When the $500 million casino was proposed in 2009, many residents and even some local politicians were caught off guard by the proposal to put it at Arundel Mills; most thought Laurel Park racetrack 10 miles to the south was the more likely spot for Anne Arundel's casino.
Norton said anti-casino activists launched a typical propaganda campaign raising crime concerns. "It's easy to play on people's fears," he said.
But he added: "That almost never materializes."
County Councilman Daryl Jones, a Severn Democrat who represents the Arundel Mills area, recalls hearing from constituents who feared for safety.
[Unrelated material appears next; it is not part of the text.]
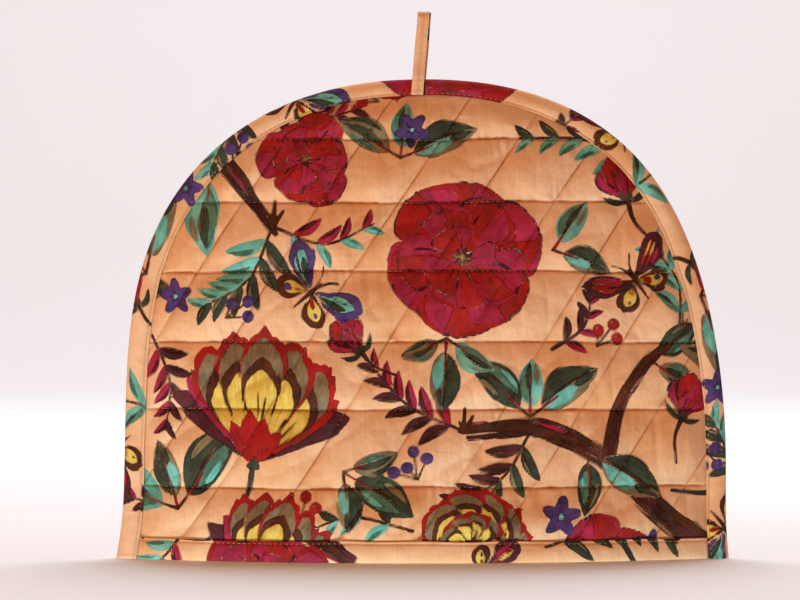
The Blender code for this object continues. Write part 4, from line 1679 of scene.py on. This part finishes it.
# %% Lights
def area_light(name, place, target, size, watts, colour):
    """A soft light of a size across and deep, turned to a target."""
    data = bpy.data.lights.new(name, "AREA")
    data.shape = "RECTANGLE"
    data.size, data.size_y = size
    data.energy = watts
    data.color = colour
    lamp = add_object(name, data, bpy.context.scene.collection)
    lamp.location = place
    way = mathutils.Vector(target) - mathutils.Vector(place)
    lamp.rotation_euler = way.to_track_quat("-Z", "Y").to_euler()
    lamp.visible_camera = False


area_light("low", (-0.12, -0.38, -0.62), (0.0, -0.02, 0.16), (0.60, 0.36), 7.3, (0.54, 0.84, 1.0))
area_light("left", (-1.0, -1.4, 0.30), (0.0, 0.0, 0.12), (0.8, 0.8), 9.0, (1.0, 0.68, 0.46))
area_light("over", (0.2, 1.5, 2.6), (0.0, -0.2, 0.0), (3.0, 2.0), 100.0, (0.86, 0.95, 1.0))
area_light("wall", (0.0, 3.0, 3.6), (0.0, 7.0, 1.2), (5.0, 1.5), 165.0, (0.86, 0.95, 1.0))
area_light("behind", (0.9, 1.3, 0.55), (0.0, 0.0, 0.12), (0.8, 0.8), 2.0, (1.0, 0.90, 0.80))
SKY = (1.0, 0.47, 0.25, 1.0)
SKY_STRENGTH = 0.41
world = bpy.data.worlds.new("Studio")
world.use_nodes = True
sky = world.node_tree.nodes["Background"]
set_inputs(world.node_tree, sky, {"Color": SKY, "Strength": SKY_STRENGTH})
bpy.context.scene.world = world
bpy.context.scene.view_settings.view_transform = "Standard"

# %% Camera
PICTURE_WIDTH = 800
PICTURE_HEIGHT = 600
PHOTO_HEM_Y = 558
PHOTO_CENTRE_X = 422.5
PHOTO_SCALE = 0.0005745
CAMERA_BACK = 2.2

camera_data = bpy.data.cameras.new("camera")
camera_data.sensor_width = 36.0
camera_data.lens = camera_data.sensor_width * CAMERA_BACK / (PICTURE_WIDTH * PHOTO_SCALE)
camera = bpy.data.objects.new("camera", camera_data)
bpy.context.scene.collection.objects.link(camera)
camera_x = (0.5 * PICTURE_WIDTH - PHOTO_CENTRE_X) * PHOTO_SCALE
camera_z = (PHOTO_HEM_Y - 0.5 * PICTURE_HEIGHT) * PHOTO_SCALE
camera.location = (camera_x, -CAMERA_BACK, camera_z)
camera.rotation_euler = (math.radians(90.0), 0.0, 0.0)
bpy.context.scene.camera = camera
print("lens in mm:", round(camera_data.lens, 1))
Jones said his own concerns were largely put to rest when officials with the Cordish Cos., which developed and owns the casino, offered details of their security plans.
"I think they've done an excellent job with the security at the casino and with the mall overall," he said.
McAndrew said Anne Arundel County officers meet multiple times a week with security at the mall and the casino, and police have access to surveillance centers at both venues. At any given time, the county has just three police officers patrolling the greater Arundel Mills area, but mall and casino security officers can radio directly to on-duty officers for help if needed.
"The security forces are our eyes and ears," McAndrew said, who noted that security teams at the casino and mall often include off-duty county officers working side jobs.
Anne Arundel County Police Chief Kevin Davis said the department wants to bolster policing at the Arundel Mills complex by using $2.7 million in local impact fees from casino revenue to create a dedicated team of officers who staff the Arundel Mills beats.
A core group of officers regularly patrol the mall and casino, but some shifts are filled with officers working overtime who are not regulars. Davis said when officers have a regular beat — especially on a patrol such as Arundel Mills — they become "personally more dedicated."
He said he also hopes his officers become so expert at policing Arundel Mills that one day they become a model to train other departments that handle large public destinations and casinos.
"It gives us an opportunity to up our game," Davis said.